Black Bag
- Author: Luke Kennard
- Set in: London
- Publisher: John Murray
- Publication place: London
- Published in English: 12 March 2026
- ISBN: 9781399826112
- Website: John Murray

= Black Bag (novel) =

2026 novel by Luke Kennard

Black Bag is a 2026 satirical novel by British poet and novelist Luke Kennard, published in the UK by John Murray. It was included on the shortlist for the 2026 Booker Prize.

==Plot==
A down-on-his-luck actor agrees to take on the title role: a recreation of a 1967 experiment into the mere-exposure effect requiring him to attend university classes for a whole term dressed solely in a black leather bag. The experiment will "test life itself", claims the researcher who hires him. As time goes by, the (unnamed) narrator grows fond of his new identity and continues in the role even when outside the lecture theatre.

==Reception==
Guardian reviewer Christopher Shrimpton described it as "tremendous good fun, with razor-sharp jokes and absurd scenarios", while saying that it also addressed deeper themes of meaning and connection.
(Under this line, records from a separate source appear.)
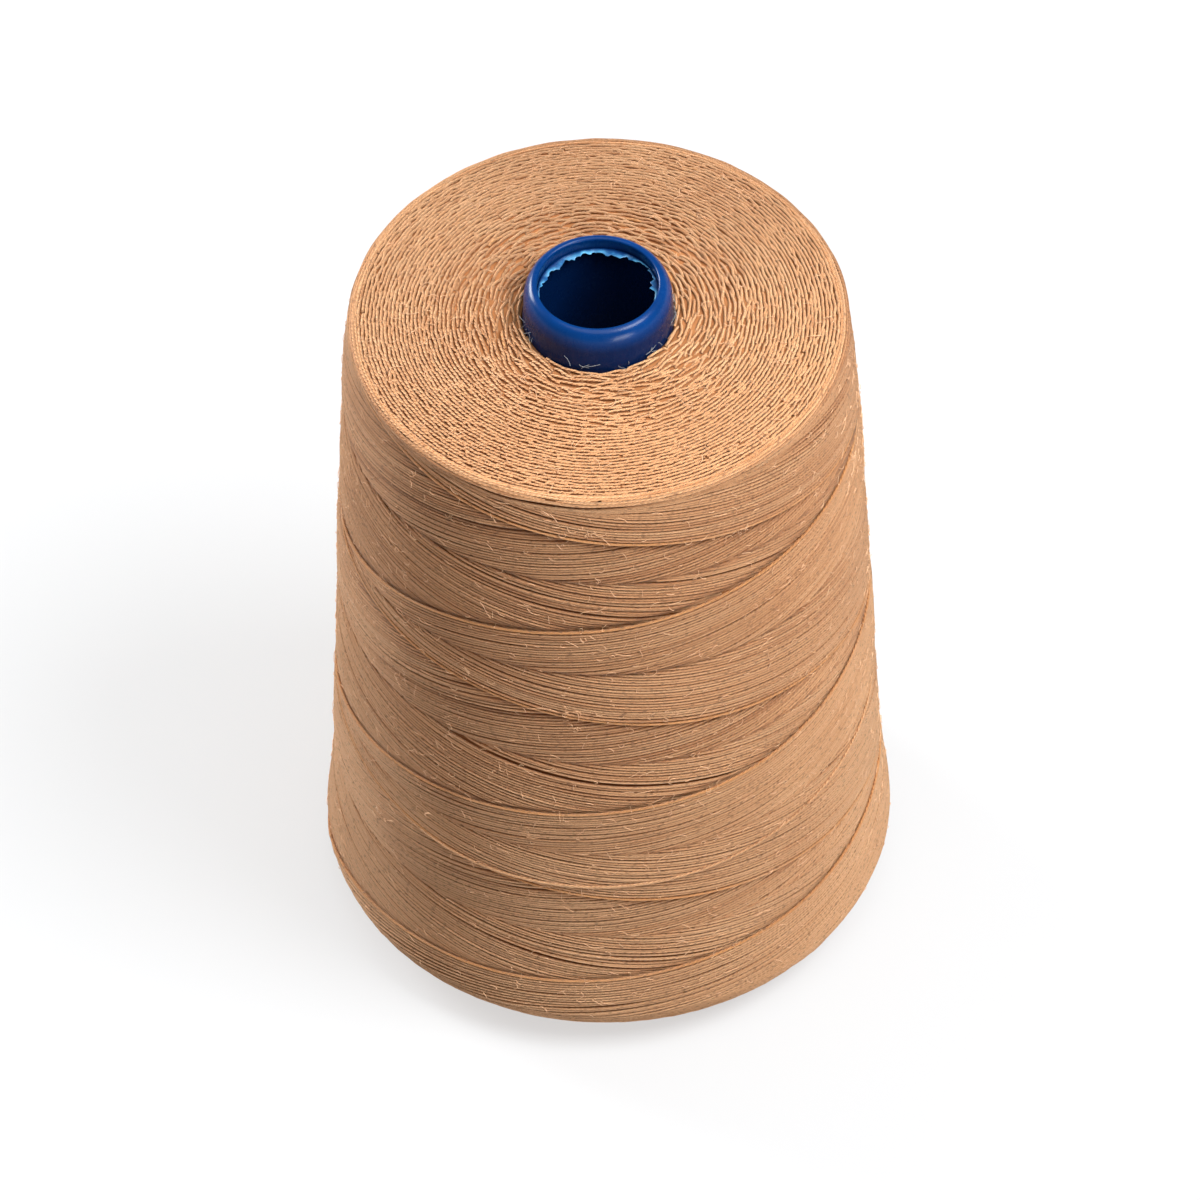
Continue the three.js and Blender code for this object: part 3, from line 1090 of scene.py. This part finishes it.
core_finish = make_core_finish()
cone_body = turn_outline("cone_body", core_outline(), core_finish)
print("core:", len(cone_body.data.polygons), "faces")

# %% [markdown]
# ## The torn film
# A thin film once closed the mouth of the core. It was pushed through, and its torn rest stays as
# a pale, jagged and slightly wavy collar just inside the lip. A few radii give its larger tabs,
# and seeded noise the small tears between them.

# %% Film
TORN_EDGE = [  # degrees, radius of the torn edge
    (-180, 11.15), (-170, 11.25), (-150, 11.3), (-120, 11.2), (-100, 10.95), (-92, 11.2),
    (-60, 11.3), (-30, 11.3), (-16, 11.3), (-7, 10.8), (2, 10.2), (13, 10.5), (22, 11.25),
    (29, 11.2), (35, 10.9), (42, 11.25), (50, 10.7), (59, 10.5), (70, 10.1), (78, 9.9),
    (85, 10.4), (95, 10.55), (105, 10.5), (111, 10.0), (117, 9.9), (124, 10.55), (128, 9.9),
    (136, 10.1), (146, 10.6), (157, 10.3), (169, 10.8), (176, 11.2), (180, 11.15),
]
FILM_LEVEL = 167.3
FILM_THICK = 0.12
FILM_CLEAR = 0.12  # from the wall of the bore
FILM_SIDES = 540
FILM_TEARS = 130  # small tears round the edge
TEAR_SIZE = 0.26
TORN_BACK = 0.45  # the film is torn off this much nearer to the wall than the tabs' table says
FILM_STEPS = 6


def film_mesh():
    angle = 2 * math.pi * np.arange(FILM_SIDES) / FILM_SIDES
    degrees = (np.degrees(angle) + 180) % 360 - 180
    torn = np.interp(degrees, *np.array(TORN_EDGE).T)
    knots = np.linspace(-180, 180, FILM_TEARS + 1)
    ragged = rng.normal(0, 1, FILM_TEARS)
    ragged = np.interp(degrees, knots, np.append(ragged, ragged[0]))
    torn = torn + TORN_BACK + TEAR_SIZE * ragged * (torn < 11.1)
    outer = bore_radius(FILM_LEVEL) - FILM_CLEAR
    share = np.linspace(0, 1, FILM_STEPS)[:, None]
    radius = outer + (torn - outer) * share
    wave = 0.10 * np.sin(11 * angle) + 0.08 * np.sin(17 * angle + 1) + 0.05 * np.sin(29 * angle + 2)
    top = FILM_LEVEL + share * wave - 0.10 * share * (outer - torn)
    radius = np.concatenate([radius, radius[::-1]])
    height = np.concatenate([top, top[::-1] - FILM_THICK])
    mesh = ring_mesh("film", radius, np.broadcast_to(angle, radius.shape), height)
    edge = np.repeat(np.concatenate([share, share[::-1]]), FILM_SIDES)
    mesh.attributes.new("edge", "FLOAT", "POINT").data.foreach_set("value", edge)
    return mesh


# %% Film finish
FILM_PALE = (0.10, 0.40, 0.68, 1.0)
FILM_BLUE = (0.006, 0.09, 0.27, 1.0)


def make_film_finish():
    finish, tree, shader = new_finish("blue_film")
    on_film = tree.nodes.new("ShaderNodeTexCoord").outputs["Object"]
    cloudy = mask(tree, noise(tree, on_film, 420.0, 3.0), 0.35, 0.65)
    colour = blend_colours(tree, cloudy, FILM_BLUE, FILM_PALE)
    edge = add_node(tree, "ShaderNodeAttribute", attribute_name="edge")
    # painted shade: the film is darker next to the wall of the bore, under the lip
    at_wall = mask(tree, edge.outputs["Fac"], 0.2, 0.7, 0.0, 1.0)
    set_inputs(tree, shader, {
        "Base Color": blend_colours(tree, at_wall, colour, BLUE_DEEP), "Roughness": 0.35,
        "Normal": bumps(tree, noise(tree, on_film, 900.0, 3.0), 0.4, 0.0001),
    })
    return finish


film = add_object("film", film_mesh())
film.data.materials.append(make_film_finish())
print("film:", len(film.data.polygons), "faces")

# %% [markdown]
# ## Floor and light
# The cone stands on a pale floor that glows a little from below, like a light table, so the shade
# on it is only a soft grey. A broad light overhead and a smaller one from the upper right model the
# turns. Two more, set low, brighten the left edge and the lowest turns at the front.

# %% Floor
FLOOR_HALF = 4.0
FLOOR_TONE = (0.25, 0.256, 0.262, 1.0)
FLOOR_GLOW = 0.59


def make_floor():
    corners = [(x * FLOOR_HALF, y * FLOOR_HALF, 0) for x, y in ((-1, -1), (1, -1), (1, 1), (-1, 1))]
    mesh = bpy.data.meshes.new("floor")
    mesh.from_pydata(corners, [], [(0, 1, 2, 3)])
    finish, tree, shader = new_finish("floor_finish")
    place = tree.nodes.new("ShaderNodeTexCoord")
    cloud = mask(tree, noise(tree, place.outputs["Object"], 1.5, 2.0), 0.3, 0.7, 0.03)
    set_inputs(tree, shader, {
        "Base Color": blend_colours(tree, cloud, FLOOR_TONE, grey(0.24)),
        "Emission Color": grey(1.0), "Emission Strength": FLOOR_GLOW,
        "Roughness": 0.9, "Specular IOR Level": 0.1,
    })
    mesh.materials.append(finish)
    return add_object("floor", mesh)


floor = make_floor()

# %% Light
WORLD_STRENGTH = 0.15
LIGHT_TARGET = Vector((0, 0, 0.08))
LIGHTS = [  # name, place, size, watts, colour
    ("ceiling", (0.2, -0.2, 1.9), 2.2, 26.5, (1.0, 1.0, 1.0)),
    ("key", (0.78, -0.3, 1.35), 0.8, 24.0, (0.99, 1.0, 1.01)),
    ("edge", (-1.0, 0.8, 0.45), 0.6, 20.0, (1.0, 1.0, 1.0)),
    ("front", (0.9, -1.4, 0.08), 0.8, 18.0, (1.0, 1.0, 1.0)),
]


def make_light(name, place, size, watts, colour):
    lamp = bpy.data.lights.new(name, "AREA")
    lamp.shape = "DISK"
    lamp.size = size
    lamp.energy = watts
    lamp.color = colour
    light = add_object(name, lamp)
    light.location = place
    light.rotation_mode = "QUATERNION"
    light.rotation_quaternion = (LIGHT_TARGET - light.location).to_track_quat("-Z", "Y")


for settings in LIGHTS:
    make_light(*settings)

world = bpy.data.worlds.new("surround")
world.use_nodes = True
backdrop = world.node_tree.nodes["Background"]
set_inputs(world.node_tree, backdrop, {"Color": grey(1.0), "Strength": WORLD_STRENGTH})
bpy.context.scene.world = world
bpy.context.scene.view_settings.view_transform = "Standard"

# %% [markdown]
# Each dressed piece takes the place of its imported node and rides on the one body of the model.

# %% Hand over
THREAD_PIECES = [rising_threads, falling_threads, last_lap, side_fuzz, top_face, rim_threads,
                 top_fuzz, collar_lint, low_face, wound_body]
for piece in THREAD_PIECES:
    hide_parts("thread_package")
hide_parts("cone_core")
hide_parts("torn_seal")
for piece in THREAD_PIECES + [cone_body, film]:
    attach(piece, "root")
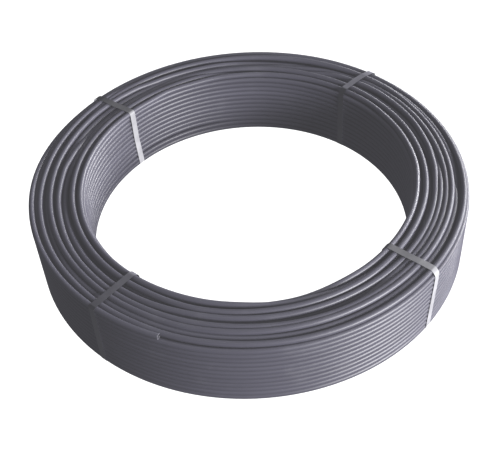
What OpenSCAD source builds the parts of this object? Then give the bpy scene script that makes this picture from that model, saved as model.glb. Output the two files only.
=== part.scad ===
// Coil of plastic heating pipe, wound in nested layers and tied with four straps.
// It lies flat on its straps. Origin: middle of the footprint, on the floor.

/* [Pipe] */
// Outside diameter of the pipe
pipe_d = 16; // [12:1:20]
// Wall thickness of the pipe
pipe_wall = 2; // [1.5:0.1:2.5]

/* [Coil] */
// Outside diameter of the coil
coil_d = 1220; // [1000:10:1400]
// Layers of pipe, counted across the coil's wall; an odd number
layers = 11; // [5:2:13]
// Rows of pipe, counted up the coil's side
rows = 13; // [7:1:15]
// Gap between one row and the next
row_gap = 0.5; // [0.3:0.1:0.8]
// Play between nested layers, added to the distance at which they touch
layer_play = 0.04; // [0.03:0.01:0.2]

/* [Pipe ends] */
// Direction in which the outer end lies, seen from above
outer_end_at = 247; // [240:1:260]
// Arc of the last turn, from where it has climbed onto the top row to the outer end
last_turn_arc = 59; // [40:1:70]
// Arc over which the last turn climbs by one row
climb_arc = 22; // [15:1:30]
// Direction in which the inner end lies, seen from above
inner_end_at = 303; // [295:1:310]

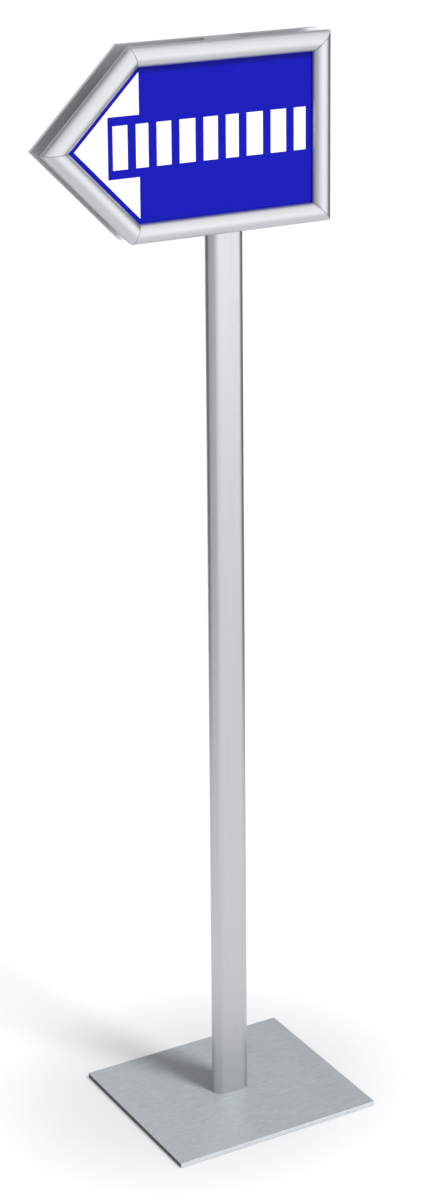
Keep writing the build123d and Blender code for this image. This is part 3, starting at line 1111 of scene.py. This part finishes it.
# %% Floor and lights
# Azimuths and heights are in degrees: 0 is the front and 90 is the right. The rest is in metres.
FLOOR_SIZE = 120.0
FLOOR_GLOW = 0.66
# The glow taken off round the base and behind it paints a soft shadow on the floor.
PAINTED_FLOOR_SHADOW = 0.20
PAINTED_SHADOW_MIDDLE = (-0.028, 0.034)
PAINTED_SHADOW_SPAN = (0.8, 2.4)
FLOOR_COLOUR = "8C8D8E"
KEY_AZIMUTH = 22.0
KEY_HEIGHT = 50.0
KEY_SPREAD = 15.0
KEY_POWER = 4.0
KEY_DISTANCE = 3.0
FRONT_AZIMUTH = 12.0
FRONT_HEIGHT = 18.0
FRONT_LIGHT = 1.55
BACK_LIGHT = 0.46
ROOM_LIGHT = 0.42
ROOM_SPAN = (-0.1, 1.0)
ROOM_RADIUS = 8.0
ROOM_RINGS = 24
RING_POINTS = 180
CARDS = {
    # name: azimuths, radius, lowest and highest point, light that it gives
    "card_right": ((62, 152), 1.3, (0.01, 2.10), 0.12),
    "card_left": ((196, 246), 1.3, (0.01, 1.71), 0.12),
    "card_grey": ((246, 336), 1.3, (0.01, 1.71), 0.62),
    "panel_front": ((8, 60), 2.0, (0.46, 1.20), 1.72),
}


def floor_material():
    """Matt white floor paper that gives back a little light of its own, as a lit sweep does, less of
    it round the base as a painted shadow.
    """
    material, tree, shader = start_material("matt floor paper", FLOOR_COLOUR, 0.9)
    shader.inputs["Specular IOR Level"].default_value = 0.0
    shader.inputs["Emission Color"].default_value = linear("FFFFFF")
    place = add(tree, "ShaderNodeTexCoord").outputs["Object"]
    reach = (BASE_WIDTH / 2 * MM, BASE_DEPTH / 2 * MM, 1.0)
    spread = add(tree, "ShaderNodeMapping", {"vector_type": "TEXTURE"},
                 {"Location": (*PAINTED_SHADOW_MIDDLE, 0.0), "Scale": reach}, Vector=place)
    away = add(tree, "ShaderNodeVectorMath", {"operation": "LENGTH"}, _0=spread.outputs[0])
    # Less glow near the base and behind it: a painted soft shadow.
    span = {"From Min": PAINTED_SHADOW_SPAN[0], "From Max": PAINTED_SHADOW_SPAN[1],
            "To Min": FLOOR_GLOW - PAINTED_FLOOR_SHADOW, "To Max": FLOOR_GLOW}
    glow = add(tree, "ShaderNodeMapRange", {"interpolation_type": "SMOOTHSTEP"}, span,
               Value=away.outputs["Value"])
    tree.links.new(glow.outputs[0], shader.inputs["Emission Strength"])
    return material


def make_floor():
    """A floor so wide that its edge is never seen."""
    bpy.ops.object.select_all(action="DESELECT")
    bpy.ops.mesh.primitive_plane_add(size=FLOOR_SIZE)
    floor = bpy.context.object
    floor.name = "floor"
    floor.data.materials.append(floor_material())


def toward_light(turn, rise):
    """The direction from the stand to an azimuth and a height, both in degrees."""
    turn, rise = math.radians(turn), math.radians(rise)
    level = math.cos(rise)
    return Vector((math.sin(turn) * level, -math.cos(turn) * level, math.sin(rise)))


def make_key():
    """A broad, distant lamp. Metal mirrors the room and not the lamp, which is left out of gloss."""
    toward = toward_light(KEY_AZIMUTH, KEY_HEIGHT)
    bpy.ops.object.light_add(type="SUN", location=toward * KEY_DISTANCE)
    key = bpy.context.object
    key.name = "key_lamp"
    key.data.energy = KEY_POWER
    key.data.angle = math.radians(KEY_SPREAD)
    key.rotation_euler = toward.to_track_quat("Z", "Y").to_euler()
    key.visible_glossy = False


def azimuth(point):
    """A point's place round the stand, in degrees."""
    return math.degrees(math.atan2(point.co.x, -point.co.y)) % 360


def mirrored_only(stage_piece, cloth, shader):
    """Lights a stage piece in white and lets only gloss see it."""
    shader.inputs["Specular IOR Level"].default_value = 0.0
    shader.inputs["Emission Color"].default_value = linear("FFFFFF")
    stage_piece.data.materials.append(cloth)
    stage_piece.visible_camera = False
    stage_piece.visible_diffuse = False
    stage_piece.visible_shadow = False
    stage_piece.visible_transmission = False


def make_card(name, span, radius, heights, glow):
    """A curved card, cut from a ring and drawn up to its height."""
    bpy.ops.object.select_all(action="DESELECT")
    bpy.ops.mesh.primitive_circle_add(vertices=RING_POINTS, radius=radius,
                                      location=(0, 0, heights[0]))
    card = bpy.context.object
    card.name = name
    bpy.ops.object.mode_set(mode="EDIT")
    choose(card, "VERT", lambda point: not span[0] <= azimuth(point) <= span[1])
    bpy.ops.mesh.delete(type="VERT")
    bpy.ops.mesh.select_all(action="SELECT")
    push(Vector((0, 0, heights[1] - heights[0])))
    bpy.ops.object.mode_set(mode="OBJECT")
    cloth, _, shader = start_material(f"{name} cloth", "000000", 1.0)
    shader.inputs["Emission Strength"].default_value = glow
    mirrored_only(card, cloth, shader)


def make_dome():
    """The room that the metal mirrors: bright toward the front and dim at the back."""
    bpy.ops.object.select_all(action="DESELECT")
    bpy.ops.mesh.primitive_uv_sphere_add(segments=2 * ROOM_RINGS, ring_count=ROOM_RINGS,
                                         radius=ROOM_RADIUS)
    dome = bpy.context.object
    dome.name = "studio_dome"
    cloth, tree, shader = start_material("studio dome cloth", "000000", 1.0)
    place = add(tree, "ShaderNodeTexCoord").outputs["Object"]
    toward = add(tree, "ShaderNodeVectorMath", {"operation": "DOT_PRODUCT"}, _0=place)
    toward.inputs[1].default_value = toward_light(FRONT_AZIMUTH, FRONT_HEIGHT) / ROOM_RADIUS
    level = between(tree, toward.outputs["Value"], BACK_LIGHT, FRONT_LIGHT, *ROOM_SPAN)
    tree.links.new(level, shader.inputs["Emission Strength"])
    mirrored_only(dome, cloth, shader)


def make_world():
    """Even light from all round, and plain white where one looks past the stand."""
    world = bpy.data.worlds.new("studio")
    world.use_nodes = True
    tree = world.node_tree
    seen = add(tree, "ShaderNodeLightPath").outputs["Is Camera Ray"]
    shown = add(tree, "ShaderNodeMix", {"data_type": "FLOAT"}, _0=seen)
    shown.inputs[2].default_value = ROOM_LIGHT
    shown.inputs[3].default_value = 1.0
    tree.nodes["Background"].inputs["Color"].default_value = linear("FFFFFF")
    tree.links.new(shown.outputs[0], tree.nodes["Background"].inputs["Strength"])
    bpy.context.scene.world = world


make_floor()
make_key()
for card_name, card_sizes in CARDS.items():
    make_card(card_name, *card_sizes)
make_dome()
make_world()
bpy.context.scene.view_settings.view_transform = "Standard"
Chris Rutledge in the Washington Independent Review of Books noted that the novel's satire takes aim at several targets: the prevailing paradigms in academia, consumerism and conformity, cryptocurrencies, and the challenges faced by modern masculinity.

Black Bag was one of 13 books nominated for the 2026 Booker Prize. The panel of judges said they admired its sharply crafted sentences and humour and called it an "of-the-moment satire".